While even the worst of male villains can be given some illuminating motive for his actions, a female—even a female lead—will often be given no motivation at all for her shortcomings (“When A Man Loves a Woman“), or any motivation that might be veering the leading lady into the heroic will be knocked out from under her at the last minute (“The Upside of Anger“). And though theaters are continually filled with the exploits of male movie cartoon heroes whose courage, common sense and humanity would make one weep, women are given “My Super Ex-Girlfriend.”
Examples are in pretty much every single movie, but a glance at the latest trailer for “Sherlock Holmes,” starring Robert Downey, Jr., (slated to open 12/25/09) once again brings it into sharp relief. It’s a hero/buddy movie, where Sherlock and Watson (Jude Law) are off to save the world, while the brief glimpses of Rachel McAdams show she looks good in lingerie.
Do we really want girls and boys to think it is men who are always the heroes and women who stand on the sidelines, looking good in lingerie? Are these really the stories we want to inspire our children, female or male?

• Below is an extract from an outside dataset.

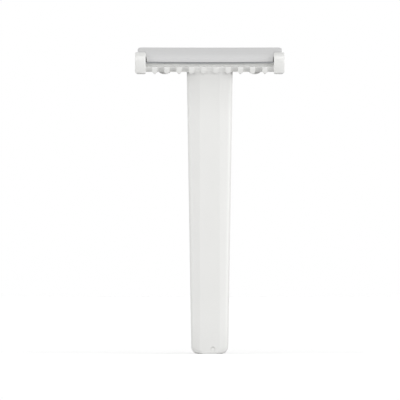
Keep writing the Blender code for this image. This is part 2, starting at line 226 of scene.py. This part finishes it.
# %% [markdown]
# ## Fronts that lean, and a softer foot
#
# The fronts of the teeth and the end blocks are a little darker in the photograph than the
# handle, so the whole head leans: its fronts face down by 12 degrees. The lean is a shear, which
# leaves flat fronts flat. The fronts of the two bosses below the seat show beside the handle, a
# little further forward than in the solids. The foot's front edge is only a thin grey line, so
# its rounding is made shallower.

# %% The lean of the head's fronts and the foot's front edge
head_lean = math.tan(math.radians(12))
lean_top, lean_rear = 0.75 * mm, -0.5 * mm
pin_side = 12.7 * mm
pin_along = (blade_high.y - blade_low.y) / math.cos(blade_tilt) / 2
boss_radius, boss_slack, boss_top = 1.9 * mm, 0.2 * mm, -0.5 * mm
boss_reach = 1.0 * mm
foot_radius = 0.6 * mm
foot_fill = 0.6
foot_front, foot_side = 0.9 * mm, 2.2 * mm


def leaning_head(point):
    """Leans the head's fronts, brings the bosses' fronts forward and fills the foot's edge."""
    back, up = point.y - edge.y, point.z - edge.z
    along, above = in_blade_terms(point)
    from_pin = math.hypot(abs(point.x) - pin_side, along - pin_along)
    if above < boss_top and along < pin_along and abs(from_pin - boss_radius) < boss_slack:
        return shifted_on_blade(point, -boss_reach * (pin_along - along) / boss_radius, 0)
    if back < lean_rear and up < lean_top:
        return point + Vector((0, head_lean * (lean_top - up), 0))
    if point.z < foot_radius and point.y < foot_side:
        inset = foot_radius - math.sqrt(foot_radius ** 2 - (foot_radius - point.z) ** 2)
        share = min((foot_side - point.y) / (foot_side - foot_front), 1)
        return point - Vector((0, foot_fill * inset * share, 0))
    return point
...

Great stories act as maps to draw us out of our limited perceptions and reveal a bigger picture, opening up a greater sense of possibilities, of our inherent heroism. They usually include some form of the hero’s journey: someone who is faced with challenges and learns to overcome them—and we learn with them. We are all on that hero’s journey every single day. Our stories need to reflect this.
What stories are we telling, and where do they lead us?